I wasn't done, I got a little hot-headed this time and I added, right on the image, below the image, and in big enough type to read at a small size, I wrote asking to please look at the image before taking it down again. Maybe not as friendly as that, but that is the gist of it. Then I went on about my day.
Well, it didn't take a day for me to find out if they would ignore my message and take it down again. Around 7pm, I went to my Facebook page and... it was gone... but this time it was not just the image that was gone, the Facebook censors deleted my whole account. I was in shock. I had been on Facebook for at least 2 years and the page had become a huge business tool for me. I had over 2000 friends and customers on the page that are now gone. I have dozens of sites that now link to a blank page on Facebook where people would be looking for me, and all because some "Censor Nazi" would either not look carefully at the image, or has standards that are even more puritanical that of the Facebook terms of use.

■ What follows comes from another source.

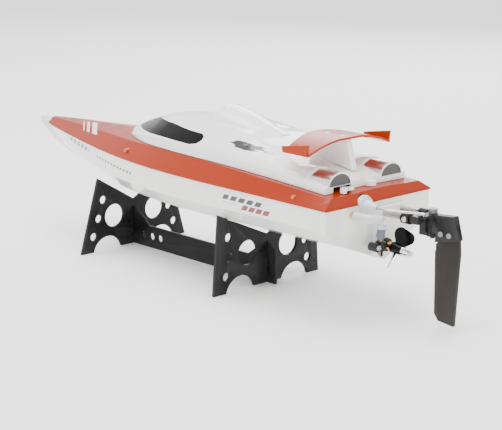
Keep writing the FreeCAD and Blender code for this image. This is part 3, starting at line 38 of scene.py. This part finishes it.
# %% [markdown]
# ## Where things are
# Two lines rule the boat: the transom, from which stations along the boat are counted, and the sheer,
# where the orange deck laps over the white hull. All painted marks are laid out from these two.

# %% Datum lines
MM = 0.001
PAD_DEPTH = 4.5 * MM
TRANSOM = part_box("hull")[0].x + PAD_DEPTH
SHEER = 0.082
print("transom", round(TRANSOM, 4), "sheer", round(SHEER, 4))

# %% [markdown]
# ## Shader sums in plain Python
# A paint pattern is arithmetic on a position. Wiring it by hand takes dozens of Math nodes, so a small
# class wraps a socket, and ordinary signs add the nodes.

# %% A socket that can be added, multiplied and compared
OBJECT_SPACE = 3
POINTINESS = 7
MIX_SHARE, MIX_FIRST, MIX_SECOND, MIX_RESULT = 0, 6, 7, 2


class Sum:
    """A shader socket on which ordinary signs add Math nodes."""

    def __init__(self, kit, socket):
        self.kit = kit
        self.socket = socket

    def math(self, operation, *others):
        return self.kit.node("ShaderNodeMath", {"operation": operation}, self, *others)

    def __add__(self, other):
        return self.math("ADD", other)

    def __sub__(self, other):
        return self.math("SUBTRACT", other)

    def __rsub__(self, other):
        return self.kit.node("ShaderNodeMath", {"operation": "SUBTRACT"}, other, self)

    def __mul__(self, other):
        return self.math("MULTIPLY", other)

    def __gt__(self, other):
        return self.math("GREATER_THAN", other)

    def __abs__(self):
        return self.math("ABSOLUTE")

    __radd__ = __add__
    __rmul__ = __mul__

    def ramp(self, start, end):
        """0 before start and 1 after end, with a smooth rise between."""
        smooth = {"interpolation_type": "SMOOTHSTEP"}
        return self.kit.node("ShaderNodeMapRange", smooth, self, start, end)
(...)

Let me just add in here that the page I had with Facebook was completely set to private so the only way you could see anything on my page would be to be on my "friends" list. I do this intentionally for these reasons because as an artist who does nudes and work that may be risque for some, I want to make sure that only the audience I chose can see and no children can have access.
This is not my first run-in with censorship on Facebook, I guess. I have had artwork of nudes removed. Tastefully done artistic nudes, but it didn't seem to matter. If I drew a nipple, it was gone. I guess if it is not Titian or Michelangelo, it is then naked and not art. This doesn't explain the magazine cover though, and there seems to be no-one to ask "why?".